(EXTRACTED DATA):
— BEGIN —

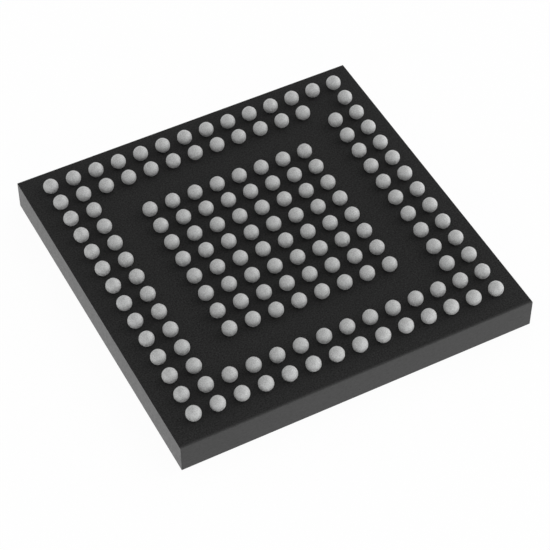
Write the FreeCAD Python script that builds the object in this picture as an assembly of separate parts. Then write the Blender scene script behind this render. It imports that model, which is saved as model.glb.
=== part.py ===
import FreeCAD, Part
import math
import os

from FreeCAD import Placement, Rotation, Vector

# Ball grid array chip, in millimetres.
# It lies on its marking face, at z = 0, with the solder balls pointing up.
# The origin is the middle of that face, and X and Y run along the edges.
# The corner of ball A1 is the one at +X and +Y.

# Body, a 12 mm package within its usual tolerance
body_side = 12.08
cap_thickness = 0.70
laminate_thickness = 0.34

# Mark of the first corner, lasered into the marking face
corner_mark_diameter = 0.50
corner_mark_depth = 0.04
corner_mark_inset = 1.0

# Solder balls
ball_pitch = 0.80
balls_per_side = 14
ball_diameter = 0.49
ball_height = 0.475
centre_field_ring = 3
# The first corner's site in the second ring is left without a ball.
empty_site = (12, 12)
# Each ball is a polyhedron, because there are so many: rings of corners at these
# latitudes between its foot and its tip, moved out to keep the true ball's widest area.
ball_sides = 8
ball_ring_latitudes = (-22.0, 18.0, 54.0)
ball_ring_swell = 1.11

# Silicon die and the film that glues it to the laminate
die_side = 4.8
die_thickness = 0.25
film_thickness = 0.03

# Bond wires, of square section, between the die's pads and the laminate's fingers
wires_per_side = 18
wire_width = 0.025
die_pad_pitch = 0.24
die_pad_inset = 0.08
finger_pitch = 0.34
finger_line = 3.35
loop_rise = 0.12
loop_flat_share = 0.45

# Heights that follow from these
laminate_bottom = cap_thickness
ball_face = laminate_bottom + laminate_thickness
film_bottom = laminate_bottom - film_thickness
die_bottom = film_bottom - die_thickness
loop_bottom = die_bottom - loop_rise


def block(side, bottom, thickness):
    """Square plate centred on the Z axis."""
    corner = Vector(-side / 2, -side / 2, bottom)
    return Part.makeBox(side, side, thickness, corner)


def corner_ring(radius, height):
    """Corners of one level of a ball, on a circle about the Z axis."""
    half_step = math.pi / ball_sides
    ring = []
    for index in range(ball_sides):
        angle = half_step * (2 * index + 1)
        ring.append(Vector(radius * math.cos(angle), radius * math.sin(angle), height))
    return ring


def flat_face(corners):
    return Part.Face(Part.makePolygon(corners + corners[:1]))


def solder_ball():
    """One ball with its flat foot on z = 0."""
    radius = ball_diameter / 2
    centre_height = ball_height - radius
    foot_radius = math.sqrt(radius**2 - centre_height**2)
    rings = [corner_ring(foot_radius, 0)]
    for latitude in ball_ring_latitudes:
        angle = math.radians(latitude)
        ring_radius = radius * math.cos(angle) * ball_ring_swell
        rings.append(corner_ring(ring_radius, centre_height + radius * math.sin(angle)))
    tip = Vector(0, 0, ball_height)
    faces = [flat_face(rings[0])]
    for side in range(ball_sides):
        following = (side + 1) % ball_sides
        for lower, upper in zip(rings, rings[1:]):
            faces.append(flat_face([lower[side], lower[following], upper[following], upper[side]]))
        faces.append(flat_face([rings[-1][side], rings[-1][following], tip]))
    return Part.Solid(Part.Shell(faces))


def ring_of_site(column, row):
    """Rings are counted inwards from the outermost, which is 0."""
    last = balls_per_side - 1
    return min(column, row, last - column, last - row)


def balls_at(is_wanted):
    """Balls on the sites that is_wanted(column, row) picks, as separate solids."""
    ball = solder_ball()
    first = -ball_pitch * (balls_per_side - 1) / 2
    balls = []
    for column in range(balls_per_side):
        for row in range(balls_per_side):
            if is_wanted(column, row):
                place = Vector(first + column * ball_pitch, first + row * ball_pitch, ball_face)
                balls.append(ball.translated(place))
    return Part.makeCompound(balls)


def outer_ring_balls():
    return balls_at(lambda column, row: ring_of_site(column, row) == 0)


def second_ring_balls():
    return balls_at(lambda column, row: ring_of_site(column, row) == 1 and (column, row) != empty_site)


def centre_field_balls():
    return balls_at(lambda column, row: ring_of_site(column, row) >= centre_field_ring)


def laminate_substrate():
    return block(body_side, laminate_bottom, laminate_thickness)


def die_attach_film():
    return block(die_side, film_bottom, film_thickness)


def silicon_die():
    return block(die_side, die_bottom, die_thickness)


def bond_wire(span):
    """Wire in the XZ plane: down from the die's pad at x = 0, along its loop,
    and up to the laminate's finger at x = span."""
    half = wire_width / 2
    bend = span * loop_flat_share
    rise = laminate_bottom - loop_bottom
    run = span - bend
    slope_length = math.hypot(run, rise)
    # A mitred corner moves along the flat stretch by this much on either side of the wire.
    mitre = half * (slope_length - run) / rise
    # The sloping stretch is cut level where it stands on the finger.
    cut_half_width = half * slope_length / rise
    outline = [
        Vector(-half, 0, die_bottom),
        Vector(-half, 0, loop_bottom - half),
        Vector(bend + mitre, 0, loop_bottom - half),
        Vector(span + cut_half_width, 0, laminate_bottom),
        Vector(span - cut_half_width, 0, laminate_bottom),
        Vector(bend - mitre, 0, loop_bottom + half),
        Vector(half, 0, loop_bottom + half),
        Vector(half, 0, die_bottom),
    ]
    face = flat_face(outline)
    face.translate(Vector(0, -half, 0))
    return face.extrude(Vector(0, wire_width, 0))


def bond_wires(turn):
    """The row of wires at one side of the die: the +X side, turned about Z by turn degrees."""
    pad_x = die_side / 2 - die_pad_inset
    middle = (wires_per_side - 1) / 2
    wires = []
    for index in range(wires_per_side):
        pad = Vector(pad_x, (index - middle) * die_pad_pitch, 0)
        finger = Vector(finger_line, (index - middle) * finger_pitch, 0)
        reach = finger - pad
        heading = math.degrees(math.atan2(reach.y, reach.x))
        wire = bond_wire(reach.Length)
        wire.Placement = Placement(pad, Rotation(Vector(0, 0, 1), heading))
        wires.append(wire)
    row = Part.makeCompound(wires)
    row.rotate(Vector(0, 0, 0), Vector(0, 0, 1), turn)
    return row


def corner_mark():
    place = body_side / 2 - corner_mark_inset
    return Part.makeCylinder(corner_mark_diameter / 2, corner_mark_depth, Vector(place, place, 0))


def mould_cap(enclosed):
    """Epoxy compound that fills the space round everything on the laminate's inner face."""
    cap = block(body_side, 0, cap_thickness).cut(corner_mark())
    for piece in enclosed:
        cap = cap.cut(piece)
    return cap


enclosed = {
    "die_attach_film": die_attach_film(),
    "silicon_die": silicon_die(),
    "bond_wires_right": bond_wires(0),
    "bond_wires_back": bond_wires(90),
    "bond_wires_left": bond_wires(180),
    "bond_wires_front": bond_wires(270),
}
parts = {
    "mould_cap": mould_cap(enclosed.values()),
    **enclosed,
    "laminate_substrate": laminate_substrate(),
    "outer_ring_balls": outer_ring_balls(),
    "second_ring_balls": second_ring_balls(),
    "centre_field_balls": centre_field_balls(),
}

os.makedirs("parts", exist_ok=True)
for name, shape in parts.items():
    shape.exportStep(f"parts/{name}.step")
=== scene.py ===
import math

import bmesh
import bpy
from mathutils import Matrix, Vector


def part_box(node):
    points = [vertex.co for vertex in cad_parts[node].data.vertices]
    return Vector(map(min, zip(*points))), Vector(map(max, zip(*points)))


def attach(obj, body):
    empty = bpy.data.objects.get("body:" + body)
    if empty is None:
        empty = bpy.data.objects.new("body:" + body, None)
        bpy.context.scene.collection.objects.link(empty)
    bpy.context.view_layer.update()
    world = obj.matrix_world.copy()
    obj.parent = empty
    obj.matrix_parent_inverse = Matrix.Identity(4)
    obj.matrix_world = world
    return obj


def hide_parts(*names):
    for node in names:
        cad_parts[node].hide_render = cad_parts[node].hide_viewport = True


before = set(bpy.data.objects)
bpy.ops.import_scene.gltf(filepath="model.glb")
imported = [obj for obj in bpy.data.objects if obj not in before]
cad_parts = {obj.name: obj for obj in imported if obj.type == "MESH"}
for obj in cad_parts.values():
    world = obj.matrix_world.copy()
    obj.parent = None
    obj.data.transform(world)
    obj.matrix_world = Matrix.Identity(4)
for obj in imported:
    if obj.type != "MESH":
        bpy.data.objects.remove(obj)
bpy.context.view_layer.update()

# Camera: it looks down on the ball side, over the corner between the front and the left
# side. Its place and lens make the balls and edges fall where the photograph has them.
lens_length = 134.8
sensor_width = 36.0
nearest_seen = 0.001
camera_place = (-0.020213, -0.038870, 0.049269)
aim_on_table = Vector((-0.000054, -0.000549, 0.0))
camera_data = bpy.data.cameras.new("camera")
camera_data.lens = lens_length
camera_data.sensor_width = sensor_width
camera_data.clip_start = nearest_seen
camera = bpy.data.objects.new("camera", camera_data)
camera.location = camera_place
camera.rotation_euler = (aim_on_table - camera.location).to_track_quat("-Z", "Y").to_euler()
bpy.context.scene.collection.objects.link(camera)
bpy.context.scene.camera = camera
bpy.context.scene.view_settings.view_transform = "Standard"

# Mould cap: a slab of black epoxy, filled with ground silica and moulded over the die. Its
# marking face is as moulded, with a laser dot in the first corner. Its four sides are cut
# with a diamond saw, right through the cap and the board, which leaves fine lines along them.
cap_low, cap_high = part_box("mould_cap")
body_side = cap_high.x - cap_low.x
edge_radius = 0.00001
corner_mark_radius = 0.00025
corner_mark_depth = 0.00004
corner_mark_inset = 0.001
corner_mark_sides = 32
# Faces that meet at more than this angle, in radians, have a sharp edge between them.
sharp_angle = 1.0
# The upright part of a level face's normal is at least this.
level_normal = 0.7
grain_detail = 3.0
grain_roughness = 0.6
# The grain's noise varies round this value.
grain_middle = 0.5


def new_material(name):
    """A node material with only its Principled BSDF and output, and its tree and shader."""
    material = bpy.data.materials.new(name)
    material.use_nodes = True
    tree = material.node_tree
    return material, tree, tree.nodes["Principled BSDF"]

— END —
— BEGIN —

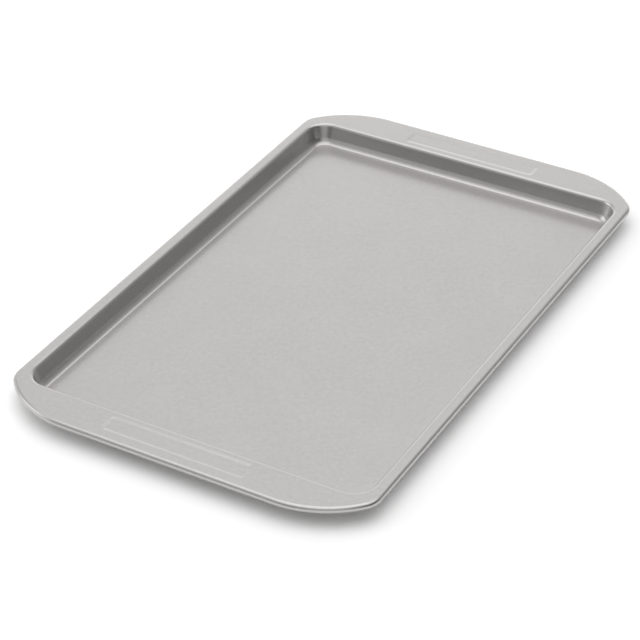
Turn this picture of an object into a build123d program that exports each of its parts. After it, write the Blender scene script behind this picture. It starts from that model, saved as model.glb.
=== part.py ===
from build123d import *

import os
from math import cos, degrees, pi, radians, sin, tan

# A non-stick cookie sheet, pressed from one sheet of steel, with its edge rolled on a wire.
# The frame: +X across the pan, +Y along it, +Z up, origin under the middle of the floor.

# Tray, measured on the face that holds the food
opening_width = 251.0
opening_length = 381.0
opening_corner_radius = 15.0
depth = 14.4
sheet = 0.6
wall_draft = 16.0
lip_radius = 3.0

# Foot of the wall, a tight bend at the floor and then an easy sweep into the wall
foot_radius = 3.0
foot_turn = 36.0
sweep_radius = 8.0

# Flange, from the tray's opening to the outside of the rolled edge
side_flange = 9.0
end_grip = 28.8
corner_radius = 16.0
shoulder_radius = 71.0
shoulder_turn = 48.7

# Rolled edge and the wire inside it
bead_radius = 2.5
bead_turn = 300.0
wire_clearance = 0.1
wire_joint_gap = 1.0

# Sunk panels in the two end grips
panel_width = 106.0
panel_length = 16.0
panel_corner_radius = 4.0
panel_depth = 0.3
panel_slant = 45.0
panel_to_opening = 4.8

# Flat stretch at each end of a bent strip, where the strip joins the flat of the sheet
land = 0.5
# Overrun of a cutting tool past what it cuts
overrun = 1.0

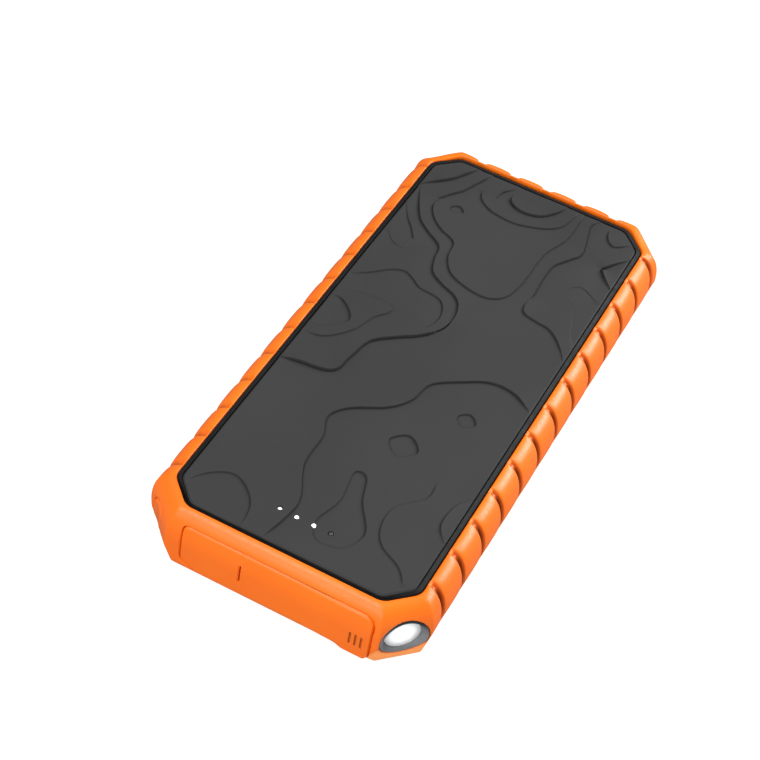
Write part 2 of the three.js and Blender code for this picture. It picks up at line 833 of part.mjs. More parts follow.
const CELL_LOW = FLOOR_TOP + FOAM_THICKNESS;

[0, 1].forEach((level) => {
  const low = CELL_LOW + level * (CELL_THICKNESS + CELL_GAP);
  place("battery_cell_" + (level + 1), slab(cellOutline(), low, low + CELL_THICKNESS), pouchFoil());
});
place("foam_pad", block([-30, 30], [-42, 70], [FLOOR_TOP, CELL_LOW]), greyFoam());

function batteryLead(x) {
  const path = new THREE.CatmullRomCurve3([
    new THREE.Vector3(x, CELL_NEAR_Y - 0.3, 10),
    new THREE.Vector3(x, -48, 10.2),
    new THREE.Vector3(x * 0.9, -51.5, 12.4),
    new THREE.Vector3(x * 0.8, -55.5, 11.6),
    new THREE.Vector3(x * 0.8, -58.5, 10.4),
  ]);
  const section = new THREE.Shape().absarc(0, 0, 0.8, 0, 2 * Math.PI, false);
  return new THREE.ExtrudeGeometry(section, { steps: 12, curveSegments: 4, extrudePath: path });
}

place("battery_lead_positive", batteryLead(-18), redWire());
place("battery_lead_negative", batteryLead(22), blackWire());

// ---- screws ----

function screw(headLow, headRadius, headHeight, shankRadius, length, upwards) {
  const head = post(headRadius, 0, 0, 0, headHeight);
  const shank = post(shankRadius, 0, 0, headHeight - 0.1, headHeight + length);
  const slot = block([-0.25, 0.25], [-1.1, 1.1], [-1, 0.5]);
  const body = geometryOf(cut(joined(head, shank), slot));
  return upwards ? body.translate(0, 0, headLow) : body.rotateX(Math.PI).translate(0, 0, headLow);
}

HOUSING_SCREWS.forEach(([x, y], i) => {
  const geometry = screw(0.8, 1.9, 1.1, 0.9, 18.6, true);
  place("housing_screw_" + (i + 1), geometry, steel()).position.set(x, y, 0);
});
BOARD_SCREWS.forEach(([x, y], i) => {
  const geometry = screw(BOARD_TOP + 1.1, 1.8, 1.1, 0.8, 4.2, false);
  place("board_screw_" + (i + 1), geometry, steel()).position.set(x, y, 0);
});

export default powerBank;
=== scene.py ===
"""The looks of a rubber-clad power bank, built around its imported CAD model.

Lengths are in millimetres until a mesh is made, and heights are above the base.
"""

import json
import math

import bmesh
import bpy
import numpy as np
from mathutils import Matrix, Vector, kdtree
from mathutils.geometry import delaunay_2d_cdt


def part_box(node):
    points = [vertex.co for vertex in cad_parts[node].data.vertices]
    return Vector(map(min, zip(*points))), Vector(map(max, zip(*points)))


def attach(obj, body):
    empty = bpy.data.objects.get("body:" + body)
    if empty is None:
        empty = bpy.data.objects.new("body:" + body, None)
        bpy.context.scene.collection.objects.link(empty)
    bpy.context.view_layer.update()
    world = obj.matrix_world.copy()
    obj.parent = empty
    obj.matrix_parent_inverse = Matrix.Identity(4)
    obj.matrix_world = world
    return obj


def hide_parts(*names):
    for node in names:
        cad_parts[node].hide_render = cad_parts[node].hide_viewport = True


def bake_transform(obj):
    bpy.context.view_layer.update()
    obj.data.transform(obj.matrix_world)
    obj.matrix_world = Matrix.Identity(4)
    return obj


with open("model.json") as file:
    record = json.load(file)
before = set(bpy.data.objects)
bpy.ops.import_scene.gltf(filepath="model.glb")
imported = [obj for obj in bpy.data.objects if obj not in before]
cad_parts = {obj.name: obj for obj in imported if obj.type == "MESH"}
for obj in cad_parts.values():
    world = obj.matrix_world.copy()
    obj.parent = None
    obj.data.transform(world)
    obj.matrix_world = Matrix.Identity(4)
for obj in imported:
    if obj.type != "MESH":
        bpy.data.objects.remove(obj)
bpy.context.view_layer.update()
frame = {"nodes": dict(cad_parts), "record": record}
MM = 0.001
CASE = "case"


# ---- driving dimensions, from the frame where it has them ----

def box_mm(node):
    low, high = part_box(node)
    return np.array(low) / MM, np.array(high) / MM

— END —

(WHAT TO DO):
Write out exactly the lines running from the line containing "Write the FreeCAD" to the line containing "corner_mark_inset = 1.0", with both of those lines included.

(RESPONSE TO THIS TASK):
Write the FreeCAD Python script that builds the object in this picture as an assembly of separate parts. Then write the Blender scene script behind this render. It imports that model, which is saved as model.glb.
=== part.py ===
import FreeCAD, Part
import math
import os

from FreeCAD import Placement, Rotation, Vector

# Ball grid array chip, in millimetres.
# It lies on its marking face, at z = 0, with the solder balls pointing up.
# The origin is the middle of that face, and X and Y run along the edges.
# The corner of ball A1 is the one at +X and +Y.

# Body, a 12 mm package within its usual tolerance
body_side = 12.08
cap_thickness = 0.70
laminate_thickness = 0.34

# Mark of the first corner, lasered into the marking face
corner_mark_diameter = 0.50
corner_mark_depth = 0.04
corner_mark_inset = 1.0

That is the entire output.